Nei primi mesi del 2010 l’eruzione del vulcano islandese Eyjafjallajökull causò grandi problemi ben oltre l’Islanda benché fosse di tipo VEI 3, quindi di gran lunga più contenuta rispetto all’evento del Tambora due secoli fa. Si produsse una grande colonna di fumo e polveri che raggiunse gli strati più bassi dell’atmosfera, spandendosi su parte dell’Europa e dell’oceano Atlantico. Per motivi di sicurezza fu disposta la sospensione di una grande quantità di voli di linea, complicando i collegamenti tra Europa e numerose destinazioni, comprese quelle statunitensi. Il problema riguardò anche il trasporto aereo delle merci, con ritardi e disguidi, e danni stimati in oltre 4 miliardi di euro.

L’analisi di quanto avvenne con l’Eyjafjallajökull e in altre grandi eruzioni precedenti – come quella del Mount St. Helens nel 1980 (VEI 5) negli Stati Uniti e del Pinatubo nel 1991 (VEI 6) nelle Filippine – ha permesso a Newhall e colleghi di stimare i problemi cui potremmo andare incontro. Paradossalmente, proprio il fatto di avere società più interconnesse a livello globale potrebbe causare più problemi rispetto a come sarebbero andate le cose solo 20 o 30 anni fa, quando la società dell’informazione era meno evoluta.

Le economie sviluppate e quelle in via di sviluppo hanno forti legami e rapporti, con dipendenze reciproche in settori come quelli dell’agricoltura, dell’energia e dei sistemi di comunicazione. Una nube di fumo e polveri paragonabile a quella del Tambora potrebbe complicare la trasmissione dei dati attraverso i satelliti. Nella ricerca viene per esempio citato il sistema GPS, una risorsa fondamentale per il posizionamento geografico, che in caso di avaria creerebbe problemi senza precedenti ai sistemi di trasporto. Riguarderebbe aerei, automobili e altri mezzi di trasporto, sia delle persone sia delle merci.

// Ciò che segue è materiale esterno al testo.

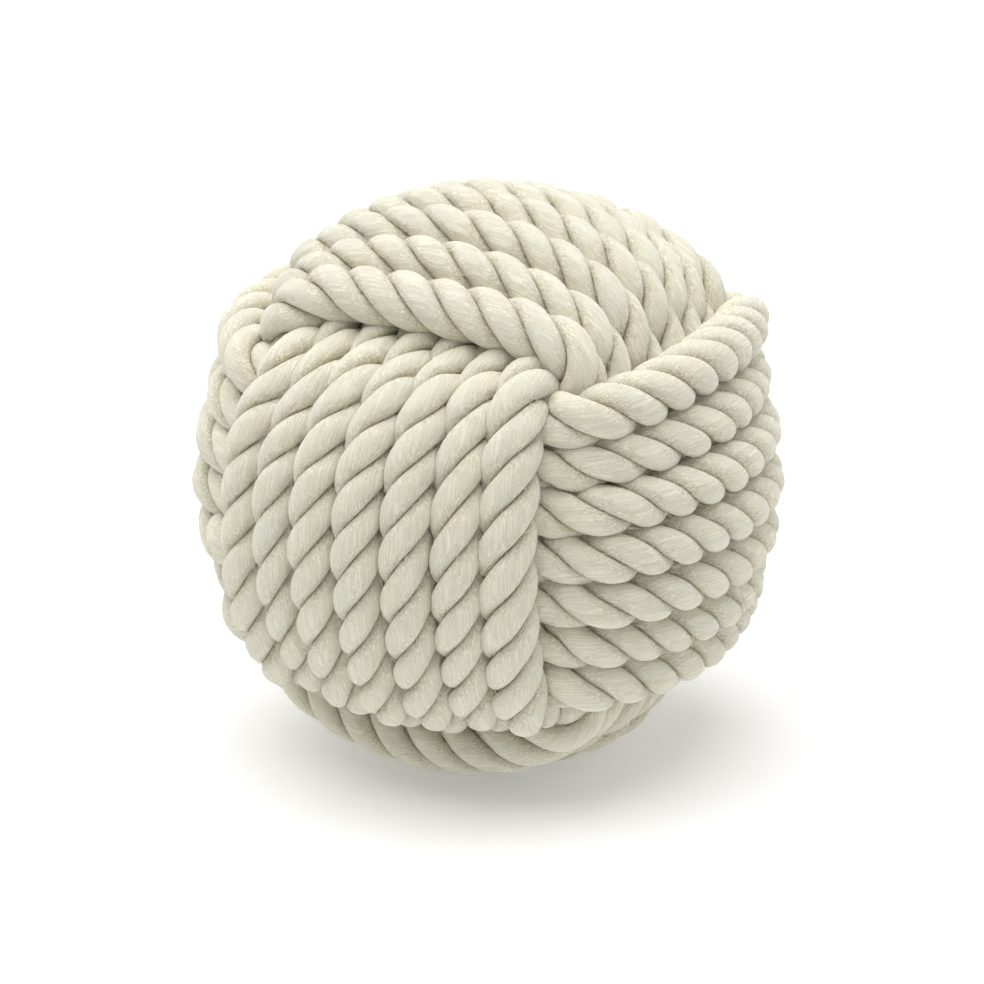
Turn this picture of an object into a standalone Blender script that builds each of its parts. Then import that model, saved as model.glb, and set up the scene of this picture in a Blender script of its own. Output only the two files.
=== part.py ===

Il cambiamento del clima, seppure temporaneo, potrebbe avere altri pesanti effetti sull’economia globale, a partire dall’agricoltura. Se l’eruzione del Tambora portò a un “anno senza estate”, nel 1257 un evento simile causato dal vulcano indonesiano Salamas contribuì secondo molte teorie ad alimentare la cosiddetta “piccola era glaciale”, un periodo di temperature globali più basse avvenuto tra il XVI e il XIX secolo. Alan Robock, uno degli autori della ricerca, ha spiegato che: “Cose di questo genere sono enormemente importanti per il nostro pianeta, ma la prossima avverrà in circostanze molto diverse”, facendo riferimento a come è cambiato il mondo negli ultimi decenni.

Lo studio di Newhall è stato accolto con grande interesse perché non è catastrofista, ma vuole piuttosto incentivare altri ricercatori a effettuare studi e simulazioni, in modo da offrire ai governi del mondo chiare basi scientifiche cui fare riferimento per organizzare le loro politiche di prevenzione ed emergenza. L’incentivo è rivolto agli stessi vulcanologi per renderli più creativi nei loro studi, comprendere meglio le cause delle grandi eruzioni e in ultima istanza migliorare i sistemi per capire dove si potrebbe verificare la prossima eruzione VEI 7.

Newhall e colleghi hanno identificato qualche possibile candidato. Tra i vulcani da tenere d’occhio ci sono il Taupo in Nuova Zelanda, che portò a una enorme eruzione VEI 8 circa 25.600 anni fa. Un altro da non sottovalutare è il Damavand in Iran, ad appena 50 chilometri di distanza da Teheran. Un vulcano produce di solito qualche segnale precursore prima di una grande eruzione, ma considerata l’entità delle eruzioni discusse la preparazione dovrebbe essere su una scala molto più grande e non limitata a livello locale.